The Syrian Red Crescent treats civilians in eastern Ghouta (Sana/AP)
The Syrian Red Crescent treats civilians in eastern Ghouta (Sana/AP)

The Syrian military said its armed forces have captured and cleared dozens of villages, towns and farms east of the capital Damascus consisting of about 70% of eastern Ghouta.

Syrian troops have been on the offensive in the area for three weeks, a campaign that has killed 1,300 civilians.

A statement read by Brigadier General Ali Mayhoub said military operations were “swift and decisive”.

It added that Syrian armed forces opened two safe corridors and managed to secure the evacuation of thousands of civilians, who were held “by terrorist groups as human shields”.

It called upon all residents of eastern Ghouta to leave the area and go to government-controlled parts of the country.

The UN envoy for Syria said that despite a six-day ceasefire holding in the city of Douma, violence has escalated elsewhere in the eastern Ghouta suburbs of Damascus and across many other parts of Syria “where there is no ceasefire to speak of”.

Staffan de Mistura said Turkish government forces and their allies “continue to take ground rapidly” in Afrin, and there are reports of shelling on opposition-besieged Foua and Kefrya, air strikes in Idlib and a new opposition offensive in Hama, as well as clashes and air strikes in Daraa in southern Syria.

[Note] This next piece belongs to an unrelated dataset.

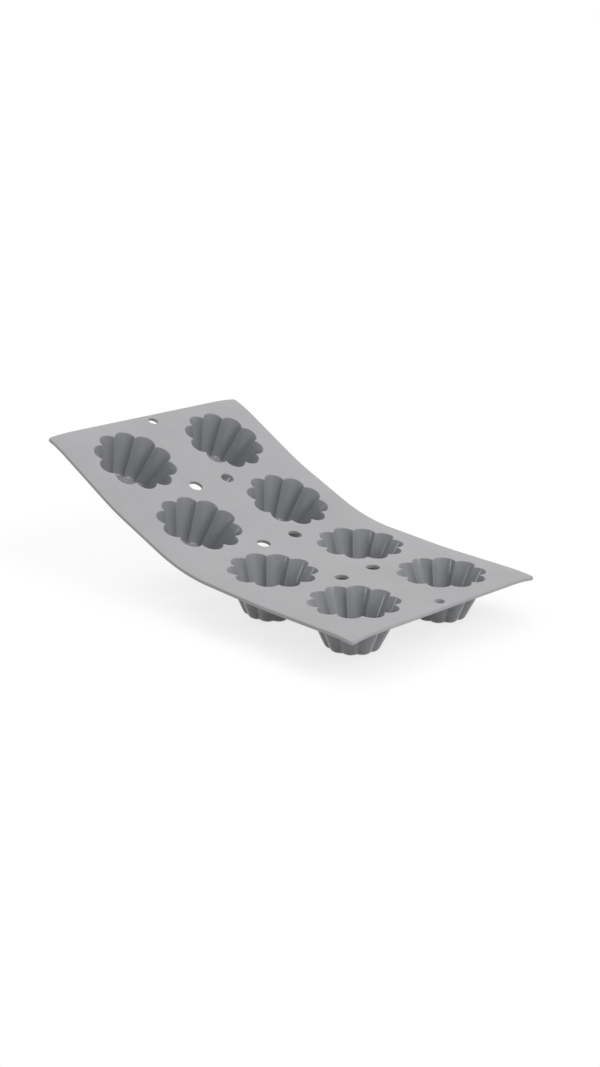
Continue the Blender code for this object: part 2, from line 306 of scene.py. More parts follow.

Borrowing UN secretary-general Antonio Guterres’s words, he reiterated that in eastern Ghouta “people are still living in a hell on earth”.

Mr de Mistura told the UN Security Council in a video briefing that there are “fresh allegations of use of incendiary weapons against civilians in urban areas as well as fresh and disturbing allegations of chlorine use in these areas”.

He said the UN cannot confirm the reports “but we cannot and should not ignore them”.

He urged faster movement “with more impact” to implement the council’s demand for a ceasefire throughout Syria and to establish a committee to draft a new constitution for Syria, saying the government must engage and be part of the process.